Once upon a time, that was true, and in some respects it still is. Mississippi has the lowest or nearly the lowest income levels of any state.

It’s been lagging in population growth over the last decade and in the longer term. Mississippi topped the 2 million mark in 1930, and it got within 18,000 of the 3 million mark in 2018, 88 years later, but it has fallen by 55,000 since.

Mississippi has long been the state with the highest percentage of black residents, and black people have had, on average, lower incomes and educational achievement by various measures than others.

Thus, not much notice was taken in 2011, a decade after passage of the bipartisan No Child Left Behind Act, when Mississippi finished dead last in the National Assessment of Educational Progress tests in reading and math taken by fourth and eighth grade students. Louisiana, with the second-highest black population percentage, ranked 49th.

The 2024 NAEP tests produced some starkly different results. Mississippi jumped to No. 14 in fourth grade math and No. 9 in fourth grade reading.

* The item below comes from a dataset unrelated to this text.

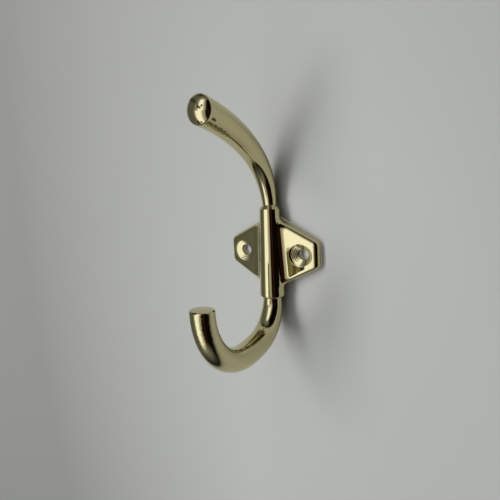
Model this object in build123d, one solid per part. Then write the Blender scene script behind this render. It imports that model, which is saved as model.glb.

And when the Urban Institute adjusted the scores for various poverty measures, thus measuring students in one state with those in another of the same level of economic status, Mississippi ranked No. 1 in both fourth grade reading and fourth grade math.

Louisiana ranked No. 2 and Florida No. 3 in adjusted fourth grade reading and Florida, Texas, and Louisiana ranked just behind Mississippi in fourth grade math.

On the eighth grade tests, Mississippi fell in the lower half of states in unadjusted reading and math scores. However, in the Urban Institute’s adjusted scores, Mississippi ranked fourth in reading, behind Massachusetts, whose unadjusted NAEP scores typically lead the nation, Louisiana, and Georgia. And on adjusted eighth grade math scores, Mississippi ranked first.

These astonishing numbers represent substantial and, so far as I know, entirely unpredicted progress in Mississippi, and just slightly less in Louisiana. They stand in vivid contrast to the national trend, as lengthy school shutdowns produced by powerful teacher unions in more “progressive” states resulted in sharply diminished learning and lower test scores.

The watering down of NCLB standards in the bipartisan 2015 federal education act has also produced less proficiency in many states. “States like New York and Washington, with powerful teacher unions,” RealClearInvestigation’s Vince Bielski writes, have been “tamping down rigor, such as testing for graduation and accelerated programs, to achieve ‘equity’ for disadvantaged students.”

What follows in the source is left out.